Alice Solves the Puzzle is a 1925 silent animated short film directed by Walt Disney. It was the 15th film in the Alice Comedies series, and is notable for being the first film to feature Pete, the longest-recurring Disney character. The film is also notable for being one of the first animated films to have been heavily censored.

== Plot ==
A girl named Alice (Margie Gay) is struggling to complete a difficult crossword-puzzle when her cat Julius tells her they should go to the beach. After a quick swim in the ocean, the pair dry off and Alice continues her puzzle. Just as she begins, Bootleg Pete (a collector of rare crossword-puzzles who discovers that her puzzle is the one that he’s missing) demands the puzzle.
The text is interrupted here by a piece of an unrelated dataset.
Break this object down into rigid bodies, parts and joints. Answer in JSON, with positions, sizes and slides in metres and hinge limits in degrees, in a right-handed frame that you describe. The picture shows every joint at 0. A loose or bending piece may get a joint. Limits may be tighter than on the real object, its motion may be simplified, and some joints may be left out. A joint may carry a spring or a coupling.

After she refuses his demands, Pete becomes angry, and Alice smacks him in the face, which enrages Pete. She runs for shelter inside a lighthouse, but Pete breaks down the door and chases Alice around the lighthouse. Alice screams for help and Julius comes to her rescue. He reaches the top and a fight breaks out between the two. Julius wins the fight by knocking Pete off of the lighthouse. Alice then discovers the last phrase in her puzzle, "The End".

== Legacy ==
=== Pete ===
Alice Solves the Puzzle was the first film to feature the antagonist Pete. He would go on to become the longest running character of all the Disney animated creations. In this first installment he is referred to as "Bootleg Pete" because of his use of whiskey (at a time when alcohol was illegal due to prohibition in the US). Because of his peg used for a right leg, he quickly gained the nickname Peg-Leg Pete. The early Pete was portrayed as a bear, which he would stay for most of his early appearances until the advent of Mickey Mouse. Pete subsequently became a large cat.

=== Censorship ===
When Russell Merritt examined a German print of Alice Solves the Puzzle, he was surprised to find an additional scene missing from American prints. In most prints of Pete's first scene, he is shown speeding in a boat being pulled by a pelican. He passes James, the police dog, who blows a whistle and chases him. Pete simply turns and laughs. However, Merrit discovered in the German version that Pete is stopped by a customs inspector who examines the boat, then lets him pass. Pete then opens the pelican's mouth and pulls out a bottle of bootleg whiskey.

This scene was cut because the Pennsylvania Censorship Board asked Disney to cut the scene during its first release. Disney then directed Winkler Studios, his distributor, to cut the scene from any further U.S. releases.

The only remnant of the scene in the United States is two frames in which Pete's whiskey bottle is still visible.